Experiencing Estrangement
            Research | A Multifaceted (Korean American) Story
New Haven, USA
Various hyphenated Americans live with the feeling of estrangement. As we fit neither here nor there, we become lost in our understanding of where our space is and what it is. What’s important is not defining what a “Korean American” is, as this encourages estrangement, but rather how we can understand hyphenated cultures, such as that of the Korean American. The following research and its investigations focuses on understanding culture as a multifaceted byproduct of a much larger system rather than a singular definition. Therefore, the research moves away from a binary understanding of this or that, to a spectrum understanding of cultures creating multiplicities. 
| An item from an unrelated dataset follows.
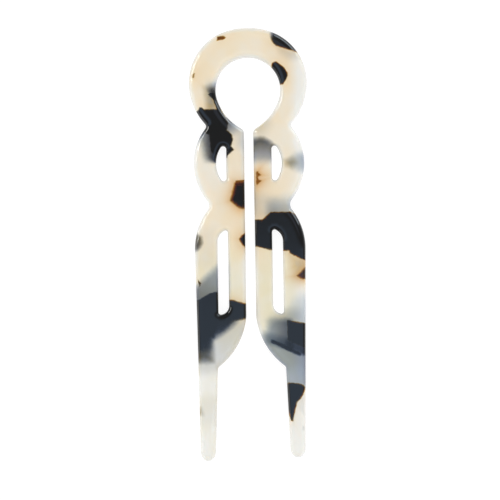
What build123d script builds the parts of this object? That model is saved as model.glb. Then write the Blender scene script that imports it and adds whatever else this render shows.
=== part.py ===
from build123d import *
import math
import os

# A hair pin in one piece, cut from a flat sheet of marbled cellulose acetate.
# Lengths are in millimetres and angles in degrees.
# Stations run down the pin: station 0 is the top of the ring.
# Each feature hangs from the one above it, so a change of length moves all that is below.
# Corners of the outline are given sharp, and each one has a rounding of its own.

# Sheet
thickness = 4.0
edge_rounding = 1.3          # round that tumbling leaves along every front and back edge
largest_edge_share = 0.45    # the rounds leave a tenth of the sheet's thickness between them

# Ring, outside
ring_width = 29.9            # at its widest
ring_height = 24.8           # from its top down to the neck
crown_radius = 18.0          # flatter arc over the top
crown_half_angle = 17.0      # share of that arc on each side of the midline
neck_width = 21.0            # between the sharp corners where the ring meets the upper lobe
neck_rounding = 1.0

# Ring, inside
crown_band = 7.55            # width of the ring at its top
hole_radius = 8.2
hole_flank_angle = 19.5      # how far below level the round part of the hole goes on

# Slit between the two halves
slit_mouth_drop = 1.1        # how far below the neck the hole runs into the slit
slit_mouth_extra = 0.2       # the mouth's corners are this much rounder than the edges
slit_top_width = 2.32
slit_bottom_width = 2.5
slit_bottom_drop = 0.6       # how far below the lower slot the slit starts to open
slit_bottom_rounding = 6.0

# Upper lobe and its slot, which is shaped like a D
upper_lobe_height = 20.1     # from the neck to the waist
upper_lobe_radius = 14.8
upper_bar_width = 4.6        # between the slit and the slot
upper_slot_width = 2.55
upper_slot_radius = 7.6      # of its round side
upper_slot_lift = 0.45       # how far the slot sits above the middle of the lobe
upper_slot_rounding = 0.75

# Waist
waist_width = 19.2           # between the sharp corners where the lobes meet
waist_rounding = 2.2

# Lower lobe and its slot, whose top slants in and whose bottom slants out
lower_lobe_width = 28.1      # at its widest
shoulder_height = 11.1       # from the waist down to the widest place
lower_bar_width = 4.4        # between the slit and the slot
lower_slot_width = 2.65
lower_slot_drop = 6.2        # from the waist down to the slot
lower_slot_length = 21.5
lower_slot_top_slant = 3.1   # how far the outer side stops short of the top
lower_slot_bottom_slant = 2.2
lower_slot_rounding = 0.6

# Fork and legs
fork_height = 12.9           # from the end of the slit down to the legs
fork_arc_radius = 18.2       # bulging edge from the slit to the leg
fork_rounding = 1.0
leg_length = 23.3            # right leg, from the fork to its tip
left_leg_extra = 0.6         # the left leg is a little longer
leg_top_width = 5.0
leg_tip_width = 3.85
legs_spread = 26.6           # across both legs, just above the tips
tip_length = 2.6             # length over which a leg closes to its tip
tip_extra = 0.3              # the tips are this much rounder than the edges

# Stations that the lengths add up to
neck_station = ring_height
slit_mouth_station = neck_station + slit_mouth_drop
waist_station = neck_station + upper_lobe_height
upper_slot_station = (neck_station + waist_station) / 2 - upper_slot_lift
shoulder_station = waist_station + shoulder_height
lower_slot_top = waist_station + lower_slot_drop
lower_slot_bottom = lower_slot_top + lower_slot_length
slit_bottom_station = lower_slot_bottom + slit_bottom_drop
fork_station = slit_bottom_station + fork_height


def at(half_width, station):
    """Point on the right half of the blank."""
    return Vector(half_width, -station)


def slit_half_width(station):
    """Half the slit's width, which grows a little from its mouth to its bottom."""
    share = (station - slit_mouth_station) / (slit_bottom_station - slit_mouth_station)
    return (slit_top_width + (slit_bottom_width - slit_top_width) * share) / 2


def round_corner(face, corner, radius):
    """Round the one corner of a face that lies at a point."""
    vertex = min(face.vertices(), key=lambda candidate: (candidate.center() - corner).length)
    return face.fillet_2d(radius, [vertex])


def ring_outside(neck):
    """Crown, side and flank of the ring, from the midline down to the neck."""
    turn = math.radians(crown_half_angle)
    side_radius = (ring_width / 2 - crown_radius * math.sin(turn)) / (1 - math.sin(turn))
    crown = JernArc(at(0, 0), (1, 0), crown_radius, -crown_half_angle)
    side = JernArc(crown @ 1, crown % 1, side_radius, crown_half_angle - 90)
    flank = TangentArc(side @ 1, neck, tangent=side % 1)
    return [crown, side, flank]


def ring_inside(slit_mouth):
    """Hole of the ring, round at first and then closing in a flatter arc to the slit."""
    hole_arc = JernArc(at(0, crown_band), (1, 0), hole_radius, -90 - hole_flank_angle)
    hole_flank = TangentArc(hole_arc @ 1, slit_mouth, tangent=hole_arc % 1)
    return [hole_arc, hole_flank]


def half(tip_station):
    """Right half of the blank without its slots, down to the tip of its leg."""
    tip_start = tip_station - tip_length
    neck = at(neck_width / 2, neck_station)
    waist = at(waist_width / 2, waist_station)
    shoulder = at(lower_lobe_width / 2, shoulder_station)
    outer_end = at(legs_spread / 2, tip_start)
    inner_end = at(legs_spread / 2 - leg_tip_width, tip_start)
    nose = at((legs_spread - leg_tip_width) / 2, tip_station)
    outer_edge = Line(shoulder, outer_end)
    beside_fork = outer_edge @ ((fork_station - shoulder_station) / (tip_start - shoulder_station))
    fork = beside_fork - Vector(leg_top_width, 0)
    slit_bottom = at(slit_half_width(slit_bottom_station), slit_bottom_station)
    slit_mouth = at(slit_half_width(slit_mouth_station), slit_mouth_station)

    inner_edge = Line(fork, inner_end)
    outline = ring_outside(neck) + ring_inside(slit_mouth)
    outline += [
        Line(at(0, 0), at(0, crown_band)),
        RadiusArc(neck, waist, upper_lobe_radius),
        TangentArc(shoulder, waist, tangent=(0, 1)),
        outer_edge,
        TangentArc(outer_end, nose, tangent=outer_edge % 1),
        TangentArc(inner_end, nose, tangent=inner_edge % 1),
        inner_edge,
        RadiusArc(slit_bottom, fork, -fork_arc_radius),
        Line(slit_bottom, slit_mouth),
    ]
    face = make_face(outline).face()
    face = round_corner(face, neck, neck_rounding)
    face = round_corner(face, waist, waist_rounding)
    face = round_corner(face, nose, edge_rounding + tip_extra)
    face = round_corner(face, fork, fork_rounding)
    face = round_corner(face, slit_bottom, slit_bottom_rounding)
    return round_corner(face, slit_mouth, edge_rounding + slit_mouth_extra)


def upper_slot():
    """D-shaped slot through the upper lobe."""
    inner = slit_half_width(upper_slot_station) + upper_bar_width
    crest = at(inner + upper_slot_width, upper_slot_station)
    reach = math.sqrt(upper_slot_radius**2 - (upper_slot_radius - upper_slot_width) ** 2)
    top = at(inner, upper_slot_station - reach)
    bottom = at(inner, upper_slot_station + reach)
    face = make_face([ThreePointArc(top, crest, bottom), Line(bottom, top)]).face()
    return face.fillet_2d(upper_slot_rounding, face.vertices())


def lower_slot():
    """Long slot through the lower lobe, between two straight sides and two slanting arcs."""
    inner = slit_half_width((lower_slot_top + lower_slot_bottom) / 2) + lower_bar_width
    outer = inner + lower_slot_width
    inner_top = at(inner, lower_slot_top)
    outer_bottom = at(outer, lower_slot_bottom)
    outer_side = Line(outer_bottom, at(outer, lower_slot_top + lower_slot_top_slant))
    inner_side = Line(inner_top, at(inner, lower_slot_bottom - lower_slot_bottom_slant))
    top_arc = TangentArc(outer_side @ 1, inner_top, tangent=outer_side % 1)
    bottom_arc = TangentArc(inner_side @ 1, outer_bottom, tangent=inner_side % 1)
    face = make_face([outer_side, top_arc, inner_side, bottom_arc]).face()
    for corner in (inner_top, outer_bottom):
        face = round_corner(face, corner, lower_slot_rounding)
    return face


def blank():
    """Flat outline of the whole pin, with its hole, slit and slots."""
    slots = [upper_slot(), lower_slot()]
    tip_station = fork_station + leg_length
    right = half(tip_station) - slots
    left = mirror(half(tip_station + left_leg_extra) - slots, about=Plane.YZ)
    return right + left


def hair_pin():
    """The pin lying on its back, centred over its footprint, with every edge tumbled round."""
    flat = blank()
    middle = flat.bounding_box().center()
    pin = extrude(Pos(-middle.X, -middle.Y) * flat, amount=thickness, dir=(0, 0, 1))
    faces = pin.faces().sort_by(Axis.Z)
    rounding = min(edge_rounding, thickness * largest_edge_share)
    return fillet(faces[0].edges() + faces[-1].edges(), rounding)


os.makedirs("parts", exist_ok=True)
export_step(hair_pin(), "parts/hair_pin.step")
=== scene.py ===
# %% [markdown]
# # A hair pin cut from marbled acetate
# The pin is one flat piece of cellulose acetate: a block of milky cream plastic with dark chips
# pressed into it, sliced into a sheet, cut to shape, tumbled until every edge is round, and polished.
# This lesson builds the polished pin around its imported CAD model, which fixes the size and the outline.
# The first cell loads that model. Everything below is in the model's own frame.

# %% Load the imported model
import math
from collections import namedtuple

import bmesh
import bpy
import numpy as np
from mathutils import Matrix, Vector
from mathutils.geometry import delaunay_2d_cdt
from mathutils.kdtree import KDTree


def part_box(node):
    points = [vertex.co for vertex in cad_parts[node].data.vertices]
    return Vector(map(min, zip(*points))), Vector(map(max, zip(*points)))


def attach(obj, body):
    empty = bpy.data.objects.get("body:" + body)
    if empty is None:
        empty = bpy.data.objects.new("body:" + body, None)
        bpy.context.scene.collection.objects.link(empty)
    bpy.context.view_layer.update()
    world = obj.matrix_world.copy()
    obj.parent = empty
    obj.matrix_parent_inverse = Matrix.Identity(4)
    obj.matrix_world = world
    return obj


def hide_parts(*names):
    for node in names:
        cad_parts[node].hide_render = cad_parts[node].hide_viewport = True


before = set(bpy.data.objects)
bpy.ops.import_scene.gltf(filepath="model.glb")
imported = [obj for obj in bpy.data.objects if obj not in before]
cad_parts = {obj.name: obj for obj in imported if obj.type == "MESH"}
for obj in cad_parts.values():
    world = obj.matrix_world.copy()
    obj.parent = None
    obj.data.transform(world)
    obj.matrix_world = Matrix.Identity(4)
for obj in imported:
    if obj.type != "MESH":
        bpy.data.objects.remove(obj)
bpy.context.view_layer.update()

MM = 0.001
cad_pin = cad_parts["hair_pin"]
low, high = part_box("hair_pin")
thickness = (high.z - low.z) / MM
print("pin, mm:", [round(side / MM, 2) for side in high - low])

# %% [markdown]
# ## The outline
# The CAD solid has the right outline, but a plain quarter round on its edges, and its mesh is made of
# flat facets. A tumbled edge is softer: it rolls off slowly from the flat face and turns quickly at the
# wall. A bevel modifier can't give that roll across a slot's bar, so the piece is built again from its
# outline. A level cut halfway up the solid gives that outline as closed loops of points.

# %% Cut the solid at half its height
same_point = 0.0005 * MM     # points closer than this are one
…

As the hyphenated culture is created in the liminal space, limen is used as a ground to explore estrangement. The design research investigates “limen” and its relationship to “estrangement” from a personal perspective, collective perspective, and experiential perspective. In parallel to this way of seeing, the project begins to expand its expression from a planar investigation, to an object investigation, and finally to a spatial investigation. These experiments always deal with the relation to the physical body and are logged through the act of collecting, the act of making, and the act of doing.
Liminal Plane
Liminal Plane is a personal understanding of the limen and the hyphenated cultural identity. It starts with a reflection on how and why I see certain things as Korean or American in contrast to why others may see certain things as the opposite. 
Liminal Tool
“Liminal Tool” creates a multifaceted understanding of liminal identity. It creates an apparatus in which a multifaceted understanding is produced by the multiplicity of people coming into contact with it. If the “Liminal Plane” was focused on creating a singular system with the suggestion to multiple varying outcomes, then the “Liminal Tool” focuses on creating multiple systems palimpsest into a singular object, shifting from a singular rule-bound system to a multi-layered system dependent upon interaction. The “Liminal Tool,” though a singular object, allows for multiple threads of interpretation or reading of the object, dependent on user perception and connection. 
Liminal Space
Liminal Space deconstructs aspects of the liminal tool and reflects upon the liminal identity to create a space that is inspired from and by estrangement. It highlights the aspect of the limen, as the interior space created by the piece is stemmed from the perspective of a hyphenated culture. It exaggerates the iconographical qualities of two cultures onto two separate sides. The front facade becomes a collage of American-ness and the rear side becomes a collage of Korean-ness. Both the tools of abstraction and exaggeration are used to create an ambiguous but alluded space that does not identify distinctive American nor Korean icons. Abstraction is used as a tool and inclusive act to open the conversation to more people rather than confine the reading of liminal space to a specific cultured people. 
When observing the two separate sides independent of each other, the sides can be interpreted as plane A and plane B. However, this project, in its attempt to make a liminal spatial experience, creates a physical experience and views through which one plane is never devoid of the other.